El documento señala que Ramírez participó en la huelga que en mayo pasado estalló en la minera Drummond, en predios paramilitares de la Costa, tuvo injerencia en la demanda entablada contra esta empresa en Estados Unidos y contribuyó a la decisión del gobierno danés de suspender la importación de carbón de las minas de Drummond mientras no se hayan esclarecidos los asesinatos de tres sindicalistas afiliados a Sintramienergética. Terminada la huelga, se agravaron las amenazas contra los sindicatos mineros y contra el mismo dirigente y las oficinas sindicales y la vivienda de Ramírez entraron a ser fuertemente vigiladas. Posteriormente fue suspendido el servicio de radio a sus escoltas, quienes nunca recibieron las armas automáticas estipuladas en las medidas convenidas con la Cidh.

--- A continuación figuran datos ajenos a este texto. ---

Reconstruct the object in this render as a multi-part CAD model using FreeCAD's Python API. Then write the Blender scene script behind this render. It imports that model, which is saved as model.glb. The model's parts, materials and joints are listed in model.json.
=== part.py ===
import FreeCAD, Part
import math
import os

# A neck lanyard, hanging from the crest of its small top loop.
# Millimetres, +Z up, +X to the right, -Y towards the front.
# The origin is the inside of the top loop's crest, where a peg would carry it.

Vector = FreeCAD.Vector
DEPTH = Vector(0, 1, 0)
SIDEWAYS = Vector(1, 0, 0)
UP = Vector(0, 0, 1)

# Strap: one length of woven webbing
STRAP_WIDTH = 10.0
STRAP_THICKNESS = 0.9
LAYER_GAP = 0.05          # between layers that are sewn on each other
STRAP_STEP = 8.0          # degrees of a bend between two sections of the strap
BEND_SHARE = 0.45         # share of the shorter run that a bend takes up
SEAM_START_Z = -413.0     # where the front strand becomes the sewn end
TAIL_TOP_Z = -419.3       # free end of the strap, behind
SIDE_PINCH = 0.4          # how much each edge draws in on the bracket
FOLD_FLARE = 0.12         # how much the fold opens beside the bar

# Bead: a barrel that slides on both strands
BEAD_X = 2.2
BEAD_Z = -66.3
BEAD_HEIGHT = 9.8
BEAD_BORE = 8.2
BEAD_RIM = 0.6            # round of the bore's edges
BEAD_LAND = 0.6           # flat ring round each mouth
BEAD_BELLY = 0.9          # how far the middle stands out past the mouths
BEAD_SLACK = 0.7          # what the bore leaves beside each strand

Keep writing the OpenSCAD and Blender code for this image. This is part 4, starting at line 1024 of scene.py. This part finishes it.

Finalmente, en el 5 de octubre de 2006 “le fue retirado el automóvil blindado, convirtiéndole de esta manera en un blanco fácil de cualquier atentado”.

Todos estos detalles y otros más que omitimos en gracia de brevedad no son paja. Hace pocos meses el país conoció el caso del dirigente popular de la Costa que en una de las audiencias tumultuosas que acostumbra hacer el Presidente tomó la palabra para informarle que estaba amenazado de muerte y requería protección, y que efectivamente fue asesinado poco después. ¿Será que quieren hacerle lo mismo al dirigente minero?